Is Redundancy in the Cloud the new standard?

This audio was created using Microsoft Azure Speech Services

There are no shortages in the promises made by cloud providers –
• lower costs
• more modularity and portability
• instant scalability and capacity
• greater application flexibility
• and higher availability

Higher availability in the public cloud is not just predicated on traditional data center utility power, emergency power and cooling redundancy. No, cloud providers claim the availability benefits of virtualization by moving virtual servers and applications around from an unhealthy physical server to a healthy one within the same cloud. A more grandiose claim is “application portability,” which means that applications can be moved from cloud to cloud as needed – should one cloud become overloaded with activity or suffer an outage. Computer systems sometimes fail. It’s a fact. So added redundancy could be the “holy grail” of cloud computing availability.

But, is application portability real? And here today? I would say not yet.

There are no formal standards describing cloud interoperability—specifically, an application’s migration requirements. Also it’s quite an undertaking to operate servers and networks in redundant, synchronized, geographically isolated data centers.

Most people in the know would say Amazon’s data centers are some of the most technically advanced. But, Amazon Web Services recently suffered a long outage of one of its public-cloud’s availability zones. The outage started on the evening of 14 June and lasted until next morning, US Pacific time. It started with a cable fault in the power distribution system of the electric utility that served the data center hosting the US-East-1 region of the cloud in northern Virginia.

The entire facility was switched over to back-up generator power, but one of the generators overheated and powered off because of a defective cooling fan. The virtual-machine instances and virtual-storage volumes that were powered by this generator were transferred to a secondary back-up power system, provided by a separate power-distribution circuit that has its own backup generator capacity.

But, one of the breakers on this backup circuit was configured incorrectly and opened as soon as the load was transferred to the circuit. The breaker was set up to open at too low a power threshold.

This was an expertly designed emergency backup architecture that suffered from lack of testing and, most likely, human error in configuring the breakers.

Even if application portability had been mature and available, it would not have been effective in this case.
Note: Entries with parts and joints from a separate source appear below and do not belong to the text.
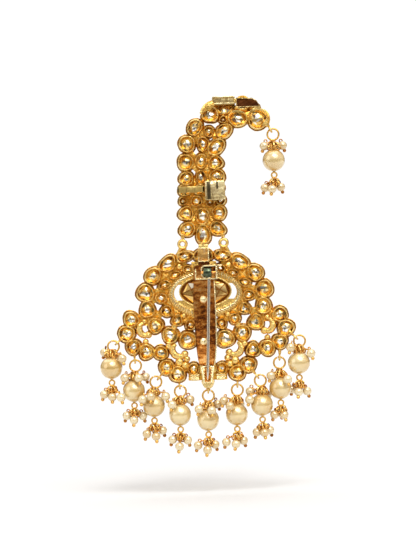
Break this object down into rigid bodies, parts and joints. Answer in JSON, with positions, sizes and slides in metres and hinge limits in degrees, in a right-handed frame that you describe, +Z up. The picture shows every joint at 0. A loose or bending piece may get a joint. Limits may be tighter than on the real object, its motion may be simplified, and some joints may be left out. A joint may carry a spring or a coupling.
{
  "type": "turban brooch",
  "caption": "Gold openwork turban brooch with a fan-shaped plate, a plume curled to one side, a fringe of pearl drops, and a hinged pin with its catch on the back.",
  "frame": {"origin": "the middle of the pin's needle, where it goes through the cloth of the turban", "axes": "+Z up along the plume, +X to the right as the back is looked at, -Y out of the back towards the turban, +Y out of the front"},
  "size_m": [0.078, 0.0161, 0.1298],
  "materials": {
    "gold": "gold plate on cast openwork",
    "bright_gold": "pale polished gold plate",
    "mirror_gold": "mirror-polished gold plate with a brown reflection",
    "steel": "plated steel wire",
    "pearl": "imitation pearl lustre",
    "stone": "foiled rose-cut stone"
  },
  "bodies": {
    "brooch": {"plate_frame": "gold", "plume_frame": "gold", "centre_stone": "stone", "neck_bracket": "bright_gold", "prong_plate": "mirror_gold", "rivet_upper": "bright_gold", "rivet_lower": "bright_gold", "hinge_housing": "bright_gold", "pin_catch": "bright_gold", "mid_tube": "bright_gold", "mid_strap": "bright_gold", "top_tube": "bright_gold", "top_strap": "bright_gold", "drop_1_hanger": "gold", "drop_1_pearl": "pearl", "drop_1_top_cluster": "pearl", "drop_1_low_cluster": "pearl", "drop_2_hanger": "gold", "drop_2_pearl": "pearl", "drop_2_top_cluster": "pearl", "drop_2_low_cluster": "pearl", "drop_3_hanger": "gold", "drop_3_pearl": "pearl", "drop_3_top_cluster": "pearl", "drop_3_low_cluster": "pearl", "drop_4_hanger": "gold", "drop_4_pearl": "pearl", "drop_4_top_cluster": "pearl", "drop_4_low_cluster": "pearl", "drop_5_hanger": "gold", "drop_5_pearl": "pearl", "drop_5_top_cluster": "pearl", "drop_5_low_cluster": "pearl", "drop_6_hanger": "gold", "drop_6_pearl": "pearl", "drop_6_top_cluster": "pearl", "drop_6_low_cluster": "pearl", "drop_7_hanger": "gold", "drop_7_pearl": "pearl", "drop_7_top_cluster": "pearl", "drop_7_low_cluster": "pearl", "drop_8_hanger": "gold", "drop_8_pearl": "pearl", "drop_8_top_cluster": "pearl", "drop_8_low_cluster": "pearl", "drop_9_hanger": "gold", "drop_9_pearl": "pearl", "drop_9_top_cluster": "pearl", "drop_9_low_cluster": "pearl"},
    "pin": {"pin_stem": "steel"},
    "tip_pendant": {"tip_drop_hanger": "gold", "tip_drop_pearl": "pearl", "tip_drop_top_cluster": "pearl", "tip_drop_low_cluster": "pearl"}
  },
  "joints": [
    {"name": "pin_hinge", "type": "hinge", "parent": "brooch", "child": "pin", "pos_m": [0.0006, 0.00025, 0.0205], "axis": [-1, 0, 0], "range_deg": [0, 90]},
    {"name": "tip_pendant_swing", "type": "hinge", "parent": "brooch", "child": "tip_pendant", "pos_m": [0.02508, 0.00565, 0.07113], "axis": [1, 0, 0], "range_deg": [-40, 40]}
  ]
}
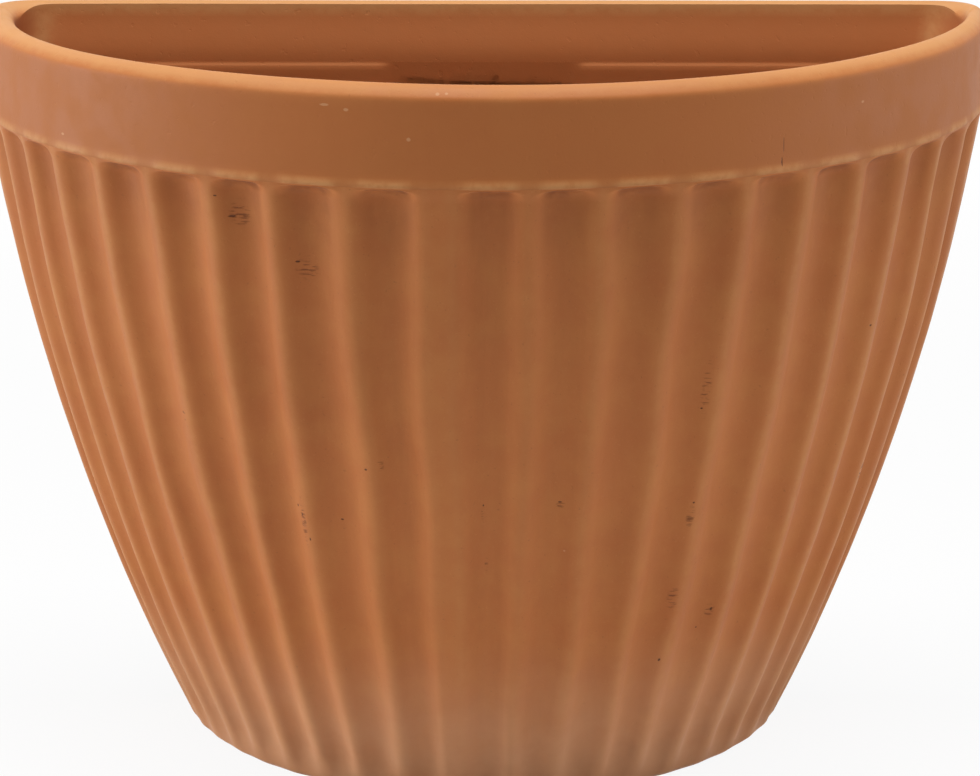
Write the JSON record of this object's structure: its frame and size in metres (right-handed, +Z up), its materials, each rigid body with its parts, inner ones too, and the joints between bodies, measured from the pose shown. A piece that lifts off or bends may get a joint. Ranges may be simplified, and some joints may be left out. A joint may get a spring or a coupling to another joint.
{
  "type": "half-round wall planter",
  "caption": "Half-round terracotta wall planter with a plain rim band, concave flutes down its bowed front, a flat back with a hanging hole and a floor with a drain hole",
  "frame": {"origin": "on the ground, under the middle of the object's box", "axes": "+Z up; +Y out of the flat back, towards the wall; the fluted front faces -Y; +X to the right seen from the front"},
  "size_m": [0.2996, 0.15, 0.2195],
  "materials": {
    "terracotta": "unglazed matte fired clay"
  },
  "bodies": {
    "root": {"fluted_wall": "terracotta", "rim_band": "terracotta", "back_slab": "terracotta", "base_slab": "terracotta"}
  },
  "joints": []
}
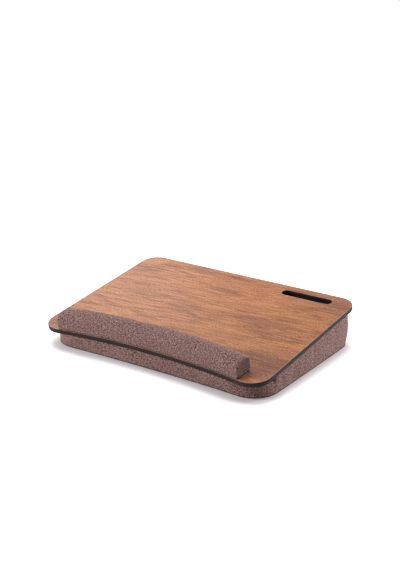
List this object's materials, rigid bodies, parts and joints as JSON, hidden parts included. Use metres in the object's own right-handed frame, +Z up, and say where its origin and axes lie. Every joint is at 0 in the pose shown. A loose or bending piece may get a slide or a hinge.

The moral of the story is that all data centers, cloud and enterprise, should be built on proven emergency power systems, preferably on standardized, repeatable ones. Why standardized and repeatable? For starters, performance can be optimized by continuous improvement to drive up efficiency and lower operating costs. More importantly, the bugs will be worked out and familiarity of the systems will assuredly speed up problem resolution and minimize downtime.